Coquito is a holiday drink typical to most Latine households. Its origins are in Puerto Rico, but Colombian, Venezuelan, and Argentinian households alike make it. Growing up, my aunt would slip glass bottles of homemade coquito spiked with aguardiente into the fridge before celebrating Christmas Eve. I’d look into the bottom shelf of the fridge door at the milky liquid, teeming with ground nutmeg and separating by the second. At the time, I didn’t know it was a tradition. I just thought it was some random shit my aunt cobbled together that tasted great from a shot glass under the table.
Now, Bacardi makes its own version, something they might sell back to Puerto Ricans or to audiences completely new to the riches of coquito. Someone in a store coming across the product for the first time might think that leche de coco, evaporated milk, nutmeg, and Bacardi is sort of a chaotic combo. But to me, it recalls homebrewed excellence, created with what Latin American kitchen always happen to have on hand.
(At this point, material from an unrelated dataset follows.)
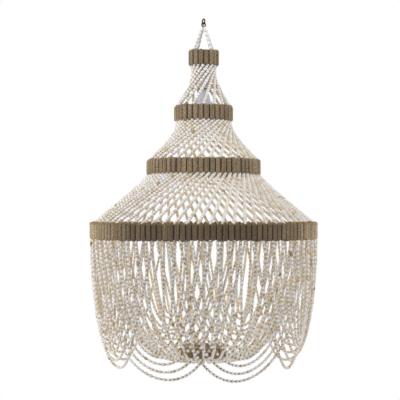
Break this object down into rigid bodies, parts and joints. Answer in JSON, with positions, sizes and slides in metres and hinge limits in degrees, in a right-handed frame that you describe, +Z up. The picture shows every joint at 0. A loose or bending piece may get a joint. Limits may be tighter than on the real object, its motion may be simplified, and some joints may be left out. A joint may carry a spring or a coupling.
{
  "type": "beaded chandelier",
  "caption": "Hanging lamp of jute-wrapped hoops joined by twisted bead strings, with beaded swags and a bowl of strings below the widest hoop, and one screw-in bulb inside.",
  "frame": {"origin": "top of the hanging link, where the ceiling hook carries it", "axes": "+Z up along the vertical axis, the front of the picture looks along +Y from -Y, +X to the right"},
  "size_m": [0.6008, 0.6008, 0.9341],
  "materials": {
    "jute": "rough twisted jute twine",
    "hoop_steel": "dark painted steel strip",
    "bead_string": "whitewashed and beige wooden beads on thread",
    "knot_cord": "waxed cotton cord",
    "black_steel": "black oxide steel wire",
    "bronze": "dark bronzed wire",
    "zinc": "zinc plated steel",
    "holder_plastic": "off-white thermoset",
    "ceramic": "unglazed white ceramic",
    "brass": "bright brass strip",
    "bulb_aluminium": "rolled thread",
    "frosted_glass": "frosted white"
  },
  "bodies": {
    "link": {"hanging_link": "bronze"},
    "ring": {"hanging_ring": "black_steel"},
    "chandelier": {"apex_knot": "knot_cord", "hanger_string_1": "bead_string", "hanger_string_2": "bead_string", "hanger_string_3": "bead_string", "hanger_string_4": "bead_string", "ring_1_hoop": "hoop_steel", "ring_1_wrap": "jute", "ring_2_hoop": "hoop_steel", "ring_2_wrap": "jute", "ring_3_hoop": "hoop_steel", "ring_3_wrap": "jute", "ring_4_hoop": "hoop_steel", "ring_4_wrap": "jute", "ring_5_hoop": "hoop_steel", "ring_5_wrap": "jute", "tier_a_strings_1": "bead_string", "tier_a_strings_2": "bead_string", "tier_a_strings_3": "bead_string", "tier_a_strings_4": "bead_string", "tier_b_strings_1": "bead_string", "tier_b_strings_2": "bead_string", "tier_b_strings_3": "bead_string", "tier_b_strings_4": "bead_string", "tier_c_strings_1": "bead_string", "tier_c_strings_2": "bead_string", "tier_c_strings_3": "bead_string", "tier_c_strings_4": "bead_string", "tier_c_strings_5": "bead_string", "tier_c_strings_6": "bead_string", "tier_c_strings_7": "bead_string", "tier_c_strings_8": "bead_string", "swag_nest_1": "bead_string", "swag_nest_2": "bead_string", "swag_nest_3": "bead_string", "swag_nest_4": "bead_string", "swag_nest_5": "bead_string", "swag_nest_6": "bead_string", "swag_nest_7": "bead_string", "swag_nest_8": "bead_string", "bowl_strings_1": "bead_string", "bowl_strings_2": "bead_string", "bowl_strings_3": "bead_string", "bowl_strings_4": "bead_string", "lamp_crossbar": "zinc", "crossbar_screw_1": "zinc", "crossbar_screw_2": "zinc", "lamp_stem": "zinc", "stem_nut_upper": "zinc", "stem_nut_lower": "zinc", "cord_grip": "holder_plastic", "lampholder_cap": "holder_plastic", "lampholder_shell": "holder_plastic", "lampholder_insert": "ceramic", "lampholder_contact": "brass", "shade_ring": "holder_plastic"},
    "bulb_tip": {"bulb_contact": "zinc"},
    "bulb": {"bulb_screw_cap": "bulb_aluminium", "bulb_glass": "frosted_glass"}
  },
  "joints": [
    {"name": "ring_swing", "type": "hinge", "parent": "link", "child": "ring", "pos_m": [0, 0, -0.0155], "axis": [0.342, -0.9397, 0], "range_deg": [-25, 25]},
    {"name": "chandelier_swing", "type": "hinge", "parent": "ring", "child": "chandelier", "pos_m": [0, 0, -0.0225], "axis": [0.9397, 0.342, 0], "range_deg": [-25, 25]},
    {"name": "bulb_travel", "type": "slide", "parent": "chandelier", "child": "bulb_tip", "axis": [0, 0, -1], "range_m": [0, 0.0109]},
    {"name": "bulb_turn", "type": "hinge", "parent": "bulb_tip", "child": "bulb", "pos_m": [0, 0, -0.18], "axis": [0, 0, -1], "range_deg": [0, 1080]}
  ],
  "couplings": [
    {"joint": "bulb_travel", "follows": "bulb_turn", "m_per_rad": 0.00057757}
  ]
}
Things like Hot Dr. Pepper, pilk, and other holiday beverages have been made by people for as long as the ingredients have existed. If something is out there, someone will see something in it enough to add it to a recipe. And all too often, people originate the drink before it’s ever marketed en masse. What’s so different about heating up Dr. Pepper vs. Jameson and apple cider? Maybe these once-static puzzle pieces have sparked a new, stranger form of creativity that forms the post-internet meme foods we’ve all secretly grown to love. Maybe someone will someday make a Bacardi coquito smoothie, or a Dr. Pepper salad, and it’ll be great.
It was Saturday when my friend said they had pilk before, when they were in Puerto Rico around 2004.
“It was good. It’s like, a thing your tías would give you as a little treat.”
To verify, we went to the corner store and bought some Pepsi.
The flavor washes down your throat with a surprising smoothness. The milk mellows out Pepsi’s sharp bubbles, and dilutes the syrupy sweetness. It tastes like the best part of a root beer float, without having to dig through a glob of vanilla ice cream.
It does get chunky after a few minutes. If you read the pilk post at the top, you’ll realize that within the shitpost, there is truth. These posters actually are familiar with pilk, because they describe the exact textural process my pilk went through with shudderingly accurate detail.
As my friend put it, “You’re supposed to just drink it. Don’t wait.”
We tried a variation with Pepsi Mango, which I didn’t like (a little too sweet) but was worth tasting. Now, my mind races at night with other options and tweaks. What about Pepsi cherry? What about almond milk?
The magic of pilk is that it spells out a future where snack foods and drinks, meticulously crafted with dozens of ingredients, can start a new life as a single ingredient, and mixed anew. And people will continue to craft and memorialize near infinite combinations. Pilk is not a sentence. It’s not even a proposal. It’s a dialogue. Will we respond?